Arlo Parks não conseguiu impor-se da mesma forma no Palco NOS. Aí a noite seria de Dua Lipa, com um espectáculo milimetricamente pensado para não parecer milimetricamente pensado, para ser uma festa, para ser acolhedor e convidativo e especial para dezenas de milhares de pessoas em simultâneo. O que foi conseguido em toda a linha. A estreia da artista anglo-albanesa no festival foi um inapelável sucesso.
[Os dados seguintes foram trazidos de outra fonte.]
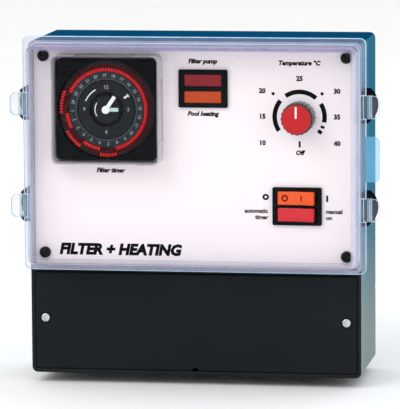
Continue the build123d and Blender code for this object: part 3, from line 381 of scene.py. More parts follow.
# Slate screen ink: hair lines that hardly show.
INK_DIM = Finish("screen_ink_slate", "#4A5357", "#596367", 0.5, grain_mm=0.3, relief_mm=0.003)
# Injection-moulded polycarbonate: water-clear window, walls that gather a lavender tint.
LID_WINDOW = Clear(
    "polycarbonate_moulded_window", "#9AA3B8", "#A8B0C4",
    0.06, 0.02, 0.9, 0.001, facing=0.001, slanting=0.08,
)
# The lid's side walls: thick enough to gather a lavender tint.
LID_WALL = Clear(
    "polycarbonate_moulded_wall", "#B4B9DC", "#F2EEF8",
    0.12, 0.03, 0.9, 0.002, 12, facing=0.35, slanting=0.5,
)
# The upper wall, seen along its length: a blue and mauve band, painted in for the blue light that the clear wall
# reflects.
LID_CROWN = Clear(
    "polycarbonate_upper_wall_painted_reflection", "#3A5A92", "#A58DB2",
    0.12, 0.03, 0.9, 0.002, 6, facing=0.75, slanting=0.85,
)
# The lower wall, seen from above through the window: a duller mauve.
LID_SILL = Clear(
    "polycarbonate_moulded_lower_wall", "#7C739E", "#A9A1C4",
    0.12, 0.03, 0.9, 0.002, 30, facing=0.55, slanting=0.7,
)
# The flat flange: thin and nearly clear.
LID_FLANGE = Clear(
    "polycarbonate_moulded_flange", "#8797B8", "#C9BED2",
    0.1, 0.03, 1.2, 0.004, 8, facing=0.15, slanting=0.5,
)
# The moulding's edges: bright lines painted on as highlights.
LID_EDGE_HIGHLIGHT = Clear(
    "polycarbonate_edge_painted_highlight", "#7CC4E6", "#F2FBFF",
    0.08, 0.03, 1.2, 0.001, 10, facing=0.85, slanting=0.95,
)
# The grip tab: light blue, painted in for the blue light on the side wall behind it.
LID_GRIP = Clear(
    "polycarbonate_moulded_grip", "#5FB4DE", "#86CDEE",
    0.12, 0.03, 1.2, 0.004, 20, facing=0.35, slanting=0.6,
)
# Polystyrene dust cover: clear, with greyish walls.
DUST_CLEAR = Clear(
    "polystyrene_moulded_clear", "#9A969C", "#AEAAB0",
    0.08, 0.02, 0.9, 0.001, facing=0.001, slanting=0.1,
)
# Its walls, seen along the sheet: a pale, milky grey.
DUST_WALL = Clear(
    "polystyrene_moulded_wall", "#D2CDD5", "#F4F0F5",
    0.12, 0.03, 0.9, 0.002, 18, facing=0.55, slanting=0.7,
)
# Glass-filled nylon: deep black, slightly rough where the fibres come up.
BLACK_NYLON = Finish("nylon_moulded_black", "#060A0B", "#0D1112", 0.36, grain_mm=0.5, specular=0.05)
# The same nylon, rougher from its mould: no sheen at all.
BRACKET_NYLON = Finish("nylon_moulded_bracket", "#0B0E10", "#14181A", 0.7, grain_mm=0.5, specular=0.0)
# Noryl of the timer's case: black with a faint satin sheen.
TIMER_NORYL = Finish("noryl_moulded_black", "#060708", "#0B0C0E", 0.34, grain_mm=0.45, specular=0.04)
# ABS of the dial ring: a slate grey skin.
DIAL_ABS = Finish("abs_moulded_dial", "#252C30", "#2F373B", 0.4, grain_mm=0.4, specular=0.06)
# ABS of the clock face: darker and matt, so that the hands stand out.
FACE_ABS = Finish("abs_moulded_clock_face", "#1B1E22", "#23262B", 0.42, grain_mm=0.4, specular=0.08)
# Acetal tappets, waxy and saturated: bright red steps.
TAPPET_RED = Finish(
    "acetal_moulded_red", "#D5161D", "#EE2426",
    0.3, grain_mm=0.4, relief_mm=0.003, specular=0.2,
)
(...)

A multidão saiu do recinto satisfeita com o segundo dia do NOS Alive.
O mesmo se pode dizer do primeiro, que teve Benjamin Clementine a testar (com bons resultados) um formato menos intimista para os seus espectáculos; que teve Smashing Pumpkins a servir menos ATUM do que se esperaria e a deixar os fãs de barriga cheia com muito Mellon Collie and the Infinite Sadness, algum Siamese Dream e um cheirinho de Adore (um tema), embora nada de Gish (triste); e que teve Arcade Fire em modo greatest hits, num frenesim que é só deles e de mais ninguém, a celebrar os 20 anos de Funeral (2004) – que foi como os descobrimos na saudosa edição de 2005 de Paredes de Coura, quando foram uma luminosa revelação, catártica, divina até, e seria impensável, depois disso, adivinhar que haveríamos de os ver com uma carregada nuvem sobre a cabeça, devido às acusações de que Will Butler foi alvo, em 2022, por comportamento sexual impróprio. O vocalista diz terem sido "erros" de percurso, mas consensuais; a mulher, a multi-instrumentista Régine Chassagne, que também faz parte dos Arcade Fire, alinhou pelo mesmo diapasão. No entanto, como se sabe, a dúvida corrói tudo, mesmo o melhor dos alinhamentos e das performances.